Wine Spectator: Soave nei trenta luoghi al mondo da scoprire Lo sostiene Bruce Sanderson, inviato di punta della rivista americana, secondo il quale il grande bianco italiano per la complessità raggiunta è un vino che soddisfa il consumatore evoluto

Il Soave, inteso come sintesi di vino e territorio, è stato inserito nell’ultimo numero di Wine Spectator tra le trenta tipologie mondiali di vino che “i wine lovers più avventurosi” sarebbero pronti a visitare, valigia alla mano, sempre alla scoperta di “qualche cosa di inatteso ed emozionante”.

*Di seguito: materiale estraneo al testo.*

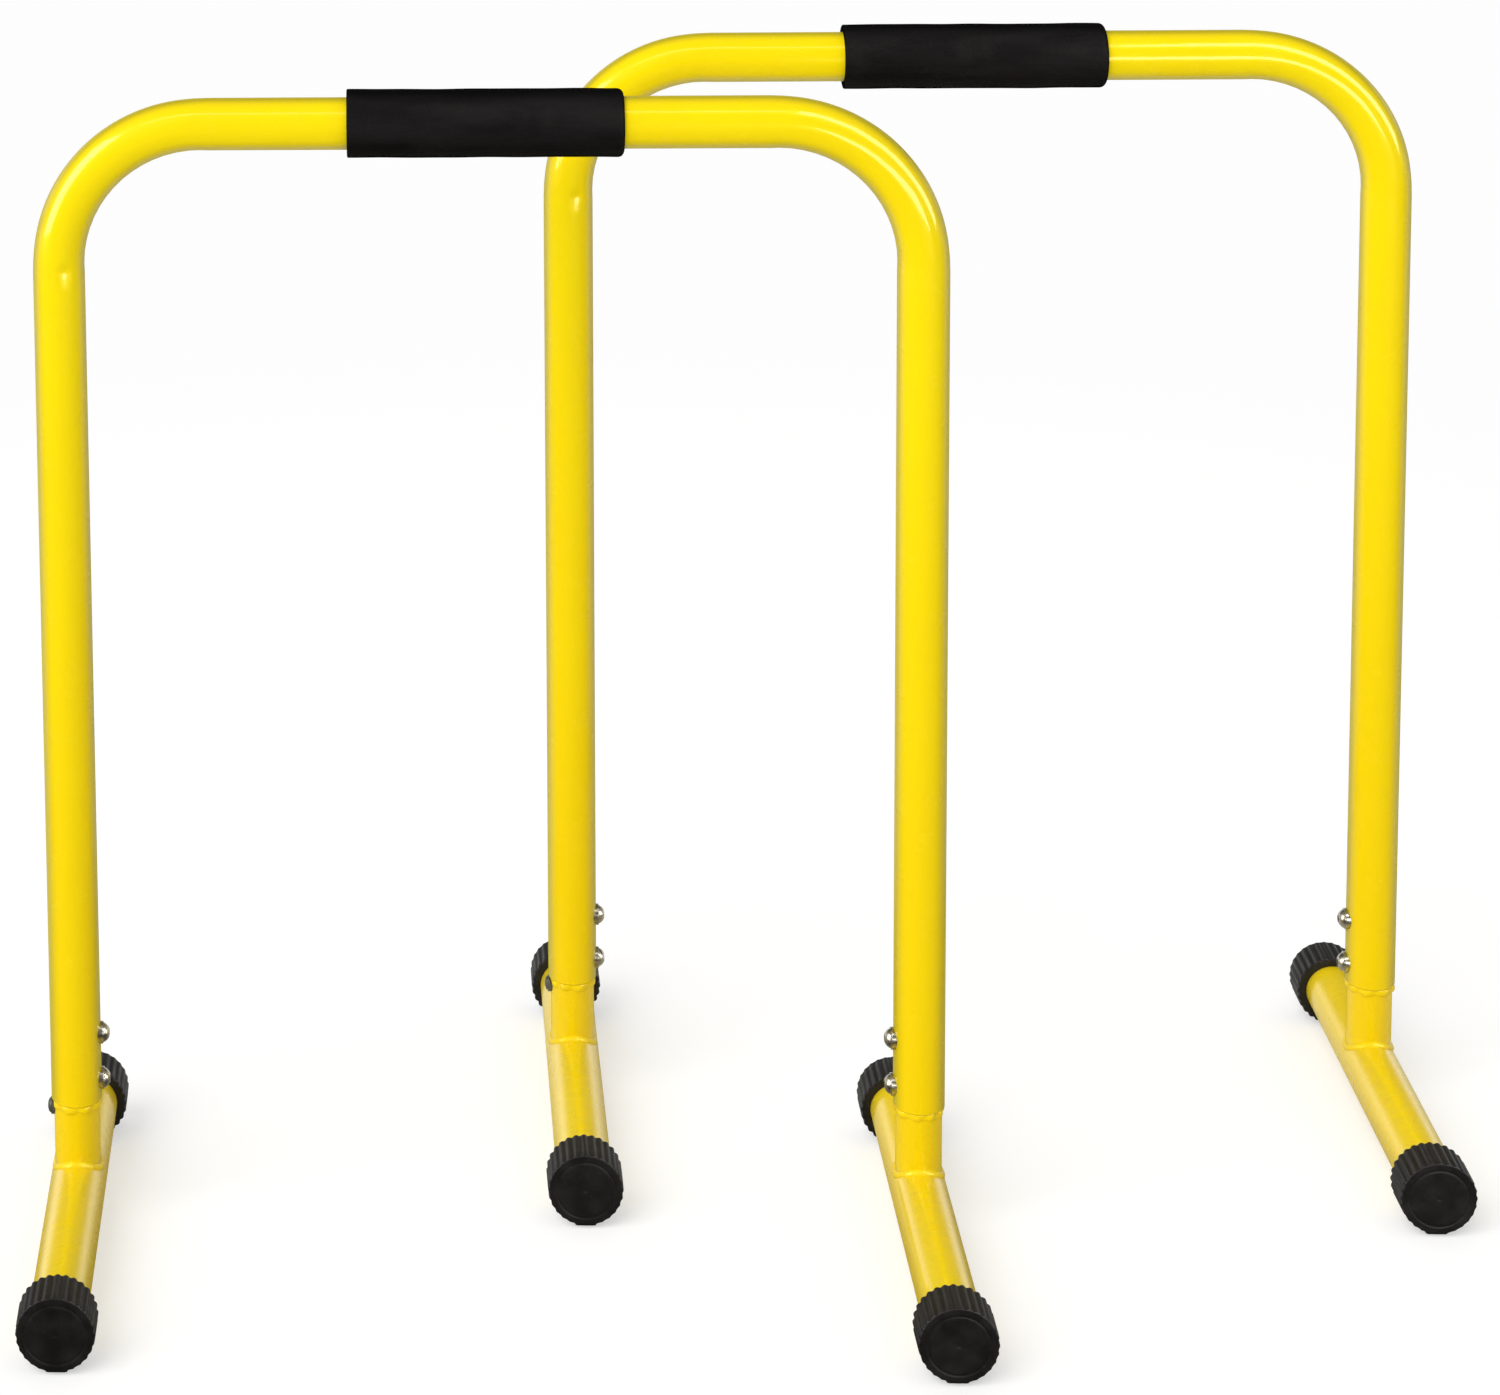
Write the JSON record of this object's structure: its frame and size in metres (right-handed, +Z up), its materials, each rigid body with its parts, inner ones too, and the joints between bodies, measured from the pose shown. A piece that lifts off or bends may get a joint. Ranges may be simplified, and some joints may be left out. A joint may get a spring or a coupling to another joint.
{
  "type": "parallel dip bars",
  "caption": "Pair of identical free-standing parallel bars: bent steel tube frames with foam grips on foot tubes with ribbed rubber caps.",
  "frame": {"origin": "on the floor, under the centre of the pair's bounding box", "axes": "+X along the bars to the right, +Y from the front bar to the rear bar, +Z up"},
  "size_m": [1.069, 0.572, 0.8721],
  "materials": {
    "yellow_coat": "gloss yellow powder coat on steel tube",
    "yellow_coat_foot": "semi-gloss yellow powder coat on steel tube",
    "grip_foam": "matte black closed-cell foam with fine lengthwise texture",
    "cap_rubber": "satin black moulded rubber, ribbed",
    "zinc_plate": "bright zinc plate",
    "dark_stud": "dark grey moulded plastic"
  },
  "bodies": {
    "front_bar": {"front_handle_frame": "yellow_coat", "front_grip_sleeve": "grip_foam", "front_left_locating_stud": "dark_stud", "front_left_foot_tube": "yellow_coat_foot", "front_left_spigot": "yellow_coat_foot", "front_left_foot_weld": "yellow_coat_foot", "front_left_stop_ring": "yellow_coat_foot", "front_left_toe_cap": "cap_rubber", "front_left_heel_cap": "cap_rubber", "front_left_leg_bolts": "zinc_plate", "front_left_saddle_washers": "zinc_plate", "front_left_threaded_inserts": "zinc_plate", "front_right_foot_tube": "yellow_coat_foot", "front_right_spigot": "yellow_coat_foot", "front_right_foot_weld": "yellow_coat_foot", "front_right_stop_ring": "yellow_coat_foot", "front_right_toe_cap": "cap_rubber", "front_right_heel_cap": "cap_rubber", "front_right_leg_bolts": "zinc_plate", "front_right_saddle_washers": "zinc_plate", "front_right_threaded_inserts": "zinc_plate"},
    "rear_bar": {"rear_handle_frame": "yellow_coat", "rear_grip_sleeve": "grip_foam", "rear_left_locating_stud": "dark_stud", "rear_left_foot_tube": "yellow_coat_foot", "rear_left_spigot": "yellow_coat_foot", "rear_left_foot_weld": "yellow_coat_foot", "rear_left_stop_ring": "yellow_coat_foot", "rear_left_toe_cap": "cap_rubber", "rear_left_heel_cap": "cap_rubber", "rear_left_leg_bolts": "zinc_plate", "rear_left_saddle_washers": "zinc_plate", "rear_left_threaded_inserts": "zinc_plate", "rear_right_foot_tube": "yellow_coat_foot", "rear_right_spigot": "yellow_coat_foot", "rear_right_foot_weld": "yellow_coat_foot", "rear_right_stop_ring": "yellow_coat_foot", "rear_right_toe_cap": "cap_rubber", "rear_right_heel_cap": "cap_rubber", "rear_right_leg_bolts": "zinc_plate", "rear_right_saddle_washers": "zinc_plate", "rear_right_threaded_inserts": "zinc_plate"}
  },
  "joints": [
    {"name": "bar_spacing", "type": "slide", "parent": "front_bar", "child": "rear_bar", "axis": [0, 1, 0], "range_m": [-0.14, 0.4]}
  ]
}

E’ un nuovo approccio al mondo del vino quello proposto dalla autorevole rivista americana per il 2014 che si propone, attraverso l’analisi di dieci firme di riferimento, di “scovare” quei vini che, in attesa di ricevere l’attenzione che meritano da parte della critica internazionale, si caratterizzano per un forte incremento qualitativo, sono rappresentati da promettenti produttori, e stanno guadagnando attenzione da parte di consumatori esperti, di sommelier e di operatori di settore.

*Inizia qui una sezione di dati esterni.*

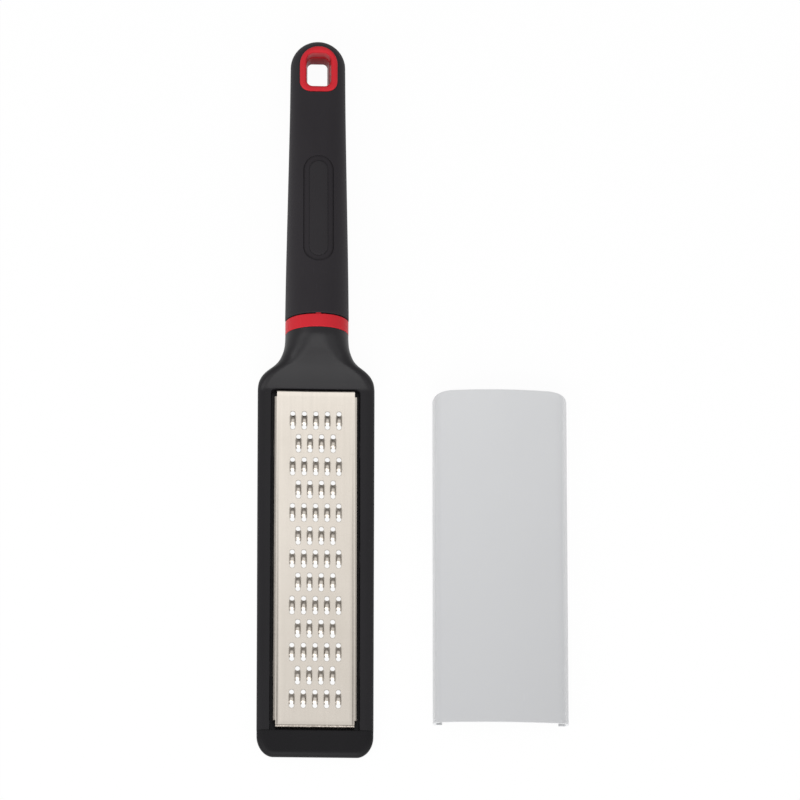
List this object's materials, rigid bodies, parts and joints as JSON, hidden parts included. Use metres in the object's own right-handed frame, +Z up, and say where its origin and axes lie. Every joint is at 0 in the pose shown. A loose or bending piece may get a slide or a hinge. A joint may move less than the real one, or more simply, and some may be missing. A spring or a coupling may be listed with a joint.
{
  "type": "rasp zester",
  "caption": "Hand-held rasp zester with a two-way toothed blade in a plastic frame, a soft grip with a hanging hole, and a slide-off guard.",
  "frame": {"origin": "under the shoulder, on the long axis, at the handle end of the blade recess, on the plane the rasp lies on", "axes": "+X across the blade towards the cover that lies beside it, +Y along the handle towards the hanging hole, +Z up out of the toothed face"},
  "size_m": [0.1321, 0.3133, 0.024],
  "materials": {
    "frame_plastic": "satin moulded",
    "blade_steel": "satin stainless",
    "bumper_rubber": "matt",
    "red_plastic": "gloss",
    "grip_rubber": "soft touch",
    "core_plastic": "moulded",
    "badge_plastic": "satin, bare",
    "cover_plastic": "translucent frosted"
  },
  "bodies": {
    "rasp": {"frame": "frame_plastic", "blade": "blade_steel", "tip_bumper": "bumper_rubber", "collar": "red_plastic", "handle_core": "core_plastic", "grip": "grip_rubber", "badge_inlay": "badge_plastic", "hang_hole_liner": "red_plastic"},
    "cover": {"cover": "cover_plastic"}
  },
  "joints": [
    {"name": "cover_slide", "type": "slide", "parent": "rasp", "child": "cover", "axis": [0, -1, 0], "range_m": [0, 0.16]}
  ]
}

Bruce Sanderson, master of wine e firma di riferimento di Wine Spectator, non ha avuto dubbi a riguardo e tra i vini suggeriti ha immediatamente inserito il Soave, per la sua “origine da suolo vulcanico, per la sua freschezza, per la spiccata mineralità e per quella bevibilità che genera immediatamente piacere”. Un giudizio reso ancora più convincente dal rapporto tra qualità e valore delle singole etichette il cui prezzo, sia nel retail che nella ristorazione, secondo il giornalista, ben identifica la qualità del vino.

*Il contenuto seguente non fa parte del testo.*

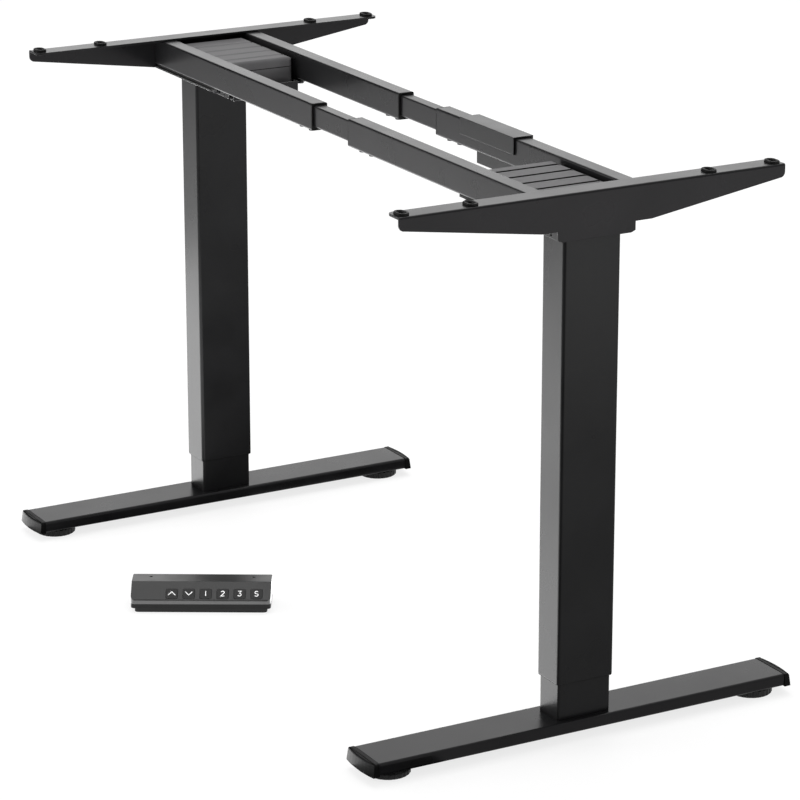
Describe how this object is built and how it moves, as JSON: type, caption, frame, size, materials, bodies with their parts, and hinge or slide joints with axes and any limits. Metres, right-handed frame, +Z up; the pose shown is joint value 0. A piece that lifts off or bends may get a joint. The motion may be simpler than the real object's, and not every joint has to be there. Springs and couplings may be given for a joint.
{
  "type": "standing desk frame",
  "caption": "Height-adjustable desk frame: two motor columns on long feet, telescoping crossbars, slotted side brackets, a control box and a key handset.",
  "frame": {"origin": "on the floor, midway between the two columns, with the columns at their lowest height", "axes": "+X from the left leg to the right leg along the crossbars, +Y from the user's side to the back, +Z up"},
  "size_m": [1.059, 0.6153, 0.703],
  "materials": {
    "black_steel": "black powder coat, satin, very fine texture",
    "cap_plastic": "moulded, matt",
    "cover_plastic": "moulded, matt, lightly textured",
    "box_plastic": "moulded, matt",
    "dark_rubber": "matt black",
    "dark_screws": "black zinc plated",
    "bright_steel": "zinc plated",
    "gearbox_cast": "glass-filled plastic, matt",
    "handset_plastic": "satin black",
    "handset_sole": "matt black",
    "key_plastic": "satin black with white legends",
    "circuit_board": "green solder mask"
  },
  "bodies": {
    "base_left": {"foot_left": "black_steel", "foot_cap_front_left": "cap_plastic", "foot_cap_back_left": "cap_plastic", "foot_bolts_left": "dark_screws", "column_inner_left": "black_steel", "spindle_nut_left": "cap_plastic", "handset_base": "handset_sole", "handset_shell": "handset_plastic", "key_board": "circuit_board"},
    "base_right": {"foot_right": "black_steel", "foot_cap_front_right": "cap_plastic", "foot_cap_back_right": "cap_plastic", "foot_bolts_right": "dark_screws", "column_inner_right": "black_steel", "spindle_nut_right": "cap_plastic"},
    "rails": {"rail_front": "black_steel", "rail_rear": "black_steel"},
    "upper_left": {"column_outer_left": "black_steel", "guide_bush_left": "dark_rubber", "head_tray_left": "black_steel", "damper_strips_left": "dark_rubber", "gearbox_left": "gearbox_cast", "motor_left": "bright_steel", "motor_cover_base_left": "cover_plastic", "motor_cover_top_left": "cover_plastic", "crossbar_front_left": "black_steel", "crossbar_rear_left": "black_steel", "rail_glides_left": "dark_rubber", "side_bracket_left": "black_steel", "desktop_pads_left": "dark_rubber", "head_screws_left": "dark_screws"},
    "screw_left": {"spindle_left": "bright_steel"},
    "level_front_left": {"leveller_front_left": "dark_rubber"},
    "level_back_left": {"leveller_back_left": "dark_rubber"},
    "upper_right": {"column_outer_right": "black_steel", "guide_bush_right": "dark_rubber", "head_tray_right": "black_steel", "damper_strips_right": "dark_rubber", "gearbox_right": "gearbox_cast", "motor_right": "bright_steel", "motor_cover_base_right": "cover_plastic", "motor_cover_top_right": "cover_plastic", "crossbar_front_right": "black_steel", "crossbar_rear_right": "black_steel", "rail_glides_right": "dark_rubber", "side_bracket_right": "black_steel", "desktop_pads_right": "dark_rubber", "head_screws_right": "dark_screws", "control_box_hook": "box_plastic", "control_box_cover": "box_plastic"},
    "screw_right": {"spindle_right": "bright_steel"},
    "level_front_right": {"leveller_front_right": "dark_rubber"},
    "level_back_right": {"leveller_back_right": "dark_rubber"},
    "press_up": {"key_up": "key_plastic"},
    "press_down": {"key_down": "key_plastic"},
    "press_one": {"key_one": "key_plastic"},
    "press_two": {"key_two": "key_plastic"},
    "press_three": {"key_three": "key_plastic"},
    "press_store": {"key_store": "key_plastic"}
  },
  "joints": [
    {"name": "lift_left", "type": "slide", "parent": "base_left", "child": "upper_left", "axis": [0, 0, 1], "range_m": [0, 0.45]},
    {"name": "width_left", "type": "slide", "parent": "upper_left", "child": "rails", "axis": [1, 0, 0], "range_m": [-0.045, 0.27]},
    {"name": "width_right", "type": "slide", "parent": "rails", "child": "upper_right", "axis": [1, 0, 0], "range_m": [-0.045, 0.27]},
    {"name": "lift_right", "type": "slide", "parent": "upper_right", "child": "base_right", "axis": [0, 0, -1], "range_m": [0, 0.45]},
    {"name": "screw_turn_left", "type": "hinge", "parent": "upper_left", "child": "screw_left", "pos_m": [-0.495, 0, 0.65], "axis": [0, 0, 1], "range_deg": [0, 20260]},
    {"name": "level_front_left", "type": "slide", "parent": "base_left", "child": "level_front_left", "axis": [0, 0, -1], "range_m": [0, 0.01]},
    {"name": "level_back_left", "type": "slide", "parent": "base_left", "child": "level_back_left", "axis": [0, 0, -1], "range_m": [0, 0.01]},
    {"name": "screw_turn_right", "type": "hinge", "parent": "upper_right", "child": "screw_right", "pos_m": [0.495, 0, 0.65], "axis": [0, 0, 1], "range_deg": [0, 20260]},
    {"name": "level_front_right", "type": "slide", "parent": "base_right", "child": "level_front_right", "axis": [0, 0, -1], "range_m": [0, 0.01]},
    {"name": "level_back_right", "type": "slide", "parent": "base_right", "child": "level_back_right", "axis": [0, 0, -1], "range_m": [0, 0.01]},
    {"name": "press_up", "type": "slide", "parent": "base_left", "child": "press_up", "axis": [-0.4967, 0.2868, -0.8192], "range_m": [0, 0.0008], "stiffness_N_per_m": 500, "springref_m": -0.002},
    {"name": "press_down", "type": "slide", "parent": "base_left", "child": "press_down", "axis": [-0.4967, 0.2868, -0.8192], "range_m": [0, 0.0008], "stiffness_N_per_m": 500, "springref_m": -0.002},
    {"name": "press_one", "type": "slide", "parent": "base_left", "child": "press_one", "axis": [-0.4967, 0.2868, -0.8192], "range_m": [0, 0.0008], "stiffness_N_per_m": 500, "springref_m": -0.002},
    {"name": "press_two", "type": "slide", "parent": "base_left", "child": "press_two", "axis": [-0.4967, 0.2868, -0.8192], "range_m": [0, 0.0008], "stiffness_N_per_m": 500, "springref_m": -0.002},
    {"name": "press_three", "type": "slide", "parent": "base_left", "child": "press_three", "axis": [-0.4967, 0.2868, -0.8192], "range_m": [0, 0.0008], "stiffness_N_per_m": 500, "springref_m": -0.002},
    {"name": "press_store", "type": "slide", "parent": "base_left", "child": "press_store", "axis": [-0.4967, 0.2868, -0.8192], "range_m": [0, 0.0008], "stiffness_N_per_m": 500, "springref_m": -0.002}
  ],
  "couplings": [
    {"joint": "lift_right", "follows": "lift_left", "ratio": 1},
    {"joint": "screw_turn_left", "follows": "lift_left", "rad_per_m": 785.4},
    {"joint": "screw_turn_right", "follows": "lift_left", "rad_per_m": 785.4}
  ]
}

Ma perchè questo master of wine inserisce il Soave tra i vini “da scovare” e quindi ancora poco conosciuti? In realtà l’analisi di Sanderson è sottile: differenzia il vino “Soave bevuto ai tempi del college” – definendolo sostanzialmente corretto e gradevole – rispetto al “Soave come vino da adulti”(Soave for grown-ups). Ed è qui che agli occhi del giornalista si apre un mondo nuovo e tutto fa scoprire. Non solo quindi vini freschi ed immediati, perfetti per accompagnare i piatti della quotidianità, ma anche vini più intriganti, ideali per valorizzare  momenti indimenticabili, a cena o al ristorante.

Si tratta di interpretazioni più complesse, dove la personalità del singolo produttore emerge e caratterizza la cantina d’origine ma anche, di riflesso, la denominazione.

«I migliori esempi (tra i vini Soave) mostrano un equilibrio impeccabile, sentori di mela, limone e mandorla, e soprattutto una forte nota minerale. Vi è inoltre una buon acidità che fa salivare la bocca, caratteristica che li rende perfetti col cibo».

Varietà di stile ed interpretazioni hanno conquistato Bruce Sanderson, secondo il quale certi Soave ricordano alcuni Riesling alsaziani, prodotti su suolo vulcanico. «Ma la cosa più intersssante su tutte – chiude il giornalista – è il fatto che molti ottimi Soave, ad eccezione di certi cru o di cuvée speciali, oscillano tra i 20 e i 30 dollari la bottiglia».